Because the larger-than-expected withholding was due to a mistake made by the accounting department, I asked if they could just use the option in the 401K to make a discretionary deposit to provide the missed matching in the form of a bonus, but I was told it was somehow "illegal" to do that without any explanation.  My plan provider says they are within their legal options to provide me, and only me, a bonus to cover the difference and they have many avenues in which to justify it. 

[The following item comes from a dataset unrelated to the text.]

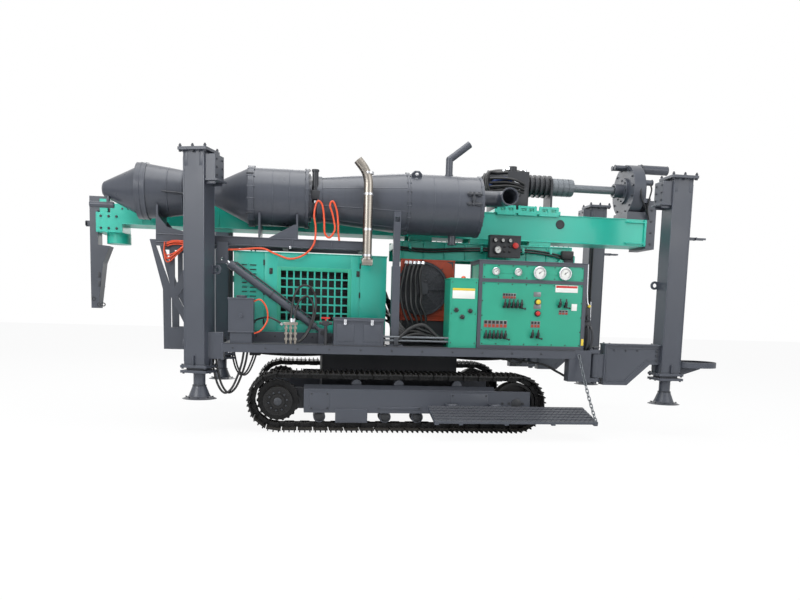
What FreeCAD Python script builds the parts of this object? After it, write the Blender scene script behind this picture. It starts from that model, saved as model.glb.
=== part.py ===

The plan is a safe harbor plan and I am a HCE.  I'm getting conflicting information from everything I've read and my plan provider.  What are my options here?  It appears my company is dragging their feet to run out the clock so they can claim there is nothing they can do about the problem.  My understanding is even as an HCE under a safe harbor plan, they could give me a bonus so long as the total did not exceed 4% of my income.  Am I correct here?

Any thoughts on this?  I'm not an accountant nor am I a benefits specialist and I would love some help understanding all of this.

Posted

I'll take a stab at it for the sake of conversation...

If it was truly a mistake on the end of the accounting department, then the plan doesn't have a problem.  In other words all of the calcs done and contributions made were accurate.  The fact that the matching contributions to the plan were less than they could/would otherwise have been is not a plan problem, it's an issue between you and the company.  There might be a couple of ways to fix it:

First I'd be surprised if they didn't want to fix it, because if it had been done right in the first place they would have made the (additional) matching contributions and we wouldn't be having this conversation.  But that is an option for them (not fixing it) and essentially forcing you to sue them for mishandling payroll or you otherwise getting pissed and leaving or whatever.

They could give you a bonus (not in the plan but as additional comp) and gross it up to cover the taxes.  That would cost them the most money.

They might be able to make an additional "nonelective" (aka "profit sharing") contribution.  That would be subject to plan provisions, and also non-discrimination testing since you are an HCE.  But if no one at all is getting this, I don't see how it could work on the non-discrimination side.

Finally they might be able to just make the additional deposit as a match...it might involve some trickery on the payroll end, and frankly it would require the recordkeeper and/or third party administrator if you have one, either not recognizing it or looking the other way.  In other words it's not right at all and while logically these two wrongs do make a right, now you/they are exposing the plan to some risk by not following the terms of the document, and doing so in a discriminatory manner to boot.  

Ed Snyder

Posted
17 hours ago, PGWilliams said:

This was a huge surprise to me and I discovered this when they were withholding too much money for my 401K and I hit the federal limit 3 months before the end of the year.

Not to be unsympathetic, but you certainly bear some responsibility here by not recognizing that the salary deferrals that were withheld from your pay were not in accordance with your election, if that indeed was the case. It still boggles my mind to hear stories on how various over or under adjustments to someone's pay go unnoticed for extended periods of time. If your salary deferrals maxed out 3 months earlier than planned (i.e., September rather than December), that is a 33% error (if truly an error) - how does that go unnoticed, presumably for the entire year and be a "big surprise"? I would sure notice a withholding error of that magnitude in my pay, regardless of how much or how little I made.

If this was not the surprise, and you wanted the accelerated deposits, but were surprised by the lack of a true-up, then you either failed to read the annual safe harbor notice and/or SPD as applicable or your employer failed to properly provide those to you or their narrative was deficient, in which case (and the only case in my opinion) you may have a beef with your employer.

Good luck.

Kenneth M. Prell, CEBS, ERPA

Vice President, BPAS Actuarial & Pension Services

kprell@bpas.com

Posted

I think you may need your election form to show  that your employer was withholding the wrong amount or there is very likely no correction to be made as they are simply following the terms of the Plan. If you elected to contribute too much per pay period such that you hit the annual limit early and the Plan has a per payroll match, you may simply be out of luck for the remaining 2019 match.

As for giving you and only you an additional match, probably not under the terms of the plan document.